Temuan Awal BGN dan SPPG
Berdasarkan hasil investigasi awal dan keterangan resmi, ada beberapa faktor yang sangat mungkin menjadi penyebab keracunan MBG:
- Waktu Memasak yang Terlalu Dini
Banyak dapur penyedia MBG memasak makanan sejak pukul 02.00–03.00 dini hari. Akibatnya, ketika makanan sampai di sekolah (jam 10.00–12.00), kualitasnya sudah menurun drastis. - Distribusi Panjang Tanpa Kontrol Suhu
MBG didistribusikan ke berbagai sekolah dengan jarak cukup jauh. Tanpa sistem rantai dingin (cold chain), makanan berisiko tinggi terkontaminasi bakteri. - Jenis Menu Berisiko
Menu yang umumnya berisi ayam kecap, tahu goreng, sayur tumis, dan buah pisang memiliki tingkat kerentanan berbeda. Produk hewani dan kedelai mudah rusak bila tidak disimpan dalam suhu ideal. - Kualitas Wadah
Beberapa siswa mengaku mencium bau tidak sedap dari wadah stainless. Dugaan sementara: wadah kurang bersih atau terjadi reaksi makanan dengan logam wadah. - Sanitasi Dapur & Kebersihan Pekerja
Investigasi awal menemukan ada dapur penyedia yang belum memenuhi standar higienitas maksimal. Misalnya, tidak semua pekerja memakai sarung tangan atau masker.
Hasil Uji Awal
- Sampel muntahan siswa telah dikirim ke Labkesda Jawa Barat untuk diperiksa kandungan bakteri.

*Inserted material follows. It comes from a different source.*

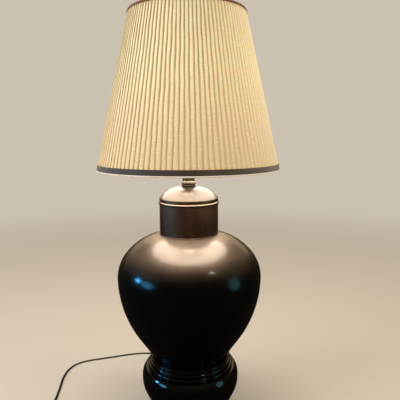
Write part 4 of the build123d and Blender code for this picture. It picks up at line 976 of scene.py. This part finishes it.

- Sisa makanan MBG diamankan untuk diuji lebih lanjut. Dugaan sementara adalah adanya bakteri Salmonella atau Staphylococcus aureus, namun hasil resmi masih menunggu pemeriksaan lebih detail.
- BGN menegaskan akan merilis laporan lengkap setelah hasil uji keluar, namun pihaknya sudah menghentikan sementara operasional SPPG di beberapa daerah terdampak.
Tanggapan Resmi
- BGN (Badan Gizi Nasional)
- Mengakui adanya kelalaian teknis dalam rantai pasok MBG.
- Meminta semua SPPG untuk memperketat SOP penyimpanan dan distribusi.
- Menyatakan akan memperbarui regulasi keamanan pangan dalam program MBG.
- SPPG (Sub-Pelaksana Program Gizi)
- Mengklaim sudah berusaha memenuhi target jumlah porsi, tetapi keterbatasan waktu dan fasilitas membuat distribusi tidak maksimal.
- Menyatakan siap dievaluasi dan mendukung investigasi.
Analisis Pakar
Sejumlah ahli gizi dan kesehatan masyarakat menilai, ada tiga masalah utama dalam insiden ini:
- Skala terlalu besar, pengawasan kurang ketat
Program MBG langsung dilaksanakan di banyak daerah tanpa uji coba bertahap. - Logistik dan rantai pasok rapuh
Sistem distribusi makanan belum didukung teknologi yang memadai untuk menjaga suhu dan higienitas. - Standar Keamanan Pangan Belum Konsisten
Tidak semua daerah memiliki dapur dan SDM dengan kualitas yang sama.
Seruan Evaluasi
Dari berbagai pihak, tuntutan yang muncul hampir sama: evaluasi menyeluruh program MBG.
- Masyarakat & Orang Tua: meminta jaminan keamanan sebelum MBG kembali dibagikan.
- DPR & MPR: mendesak audit total dan transparansi hasil investigasi.
- LSM Kesehatan: menuntut adanya standar nasional yang mengikat semua penyedia MBG.
Penutup
Kasus keracunan massal MBG menunjukkan betapa rapuhnya sistem keamanan pangan di Indonesia ketika dikerjakan dengan skala besar tanpa kesiapan matang. Temuan awal BGN dan SPPG mengarah pada faktor distribusi, sanitasi, dan kualitas pengolahan makanan.
Evaluasi menyeluruh kini menjadi keharusan, bukan sekadar pilihan. Jika tidak, program MBG yang seharusnya menjadi kebanggaan bisa berubah menjadi ancaman bagi generasi muda.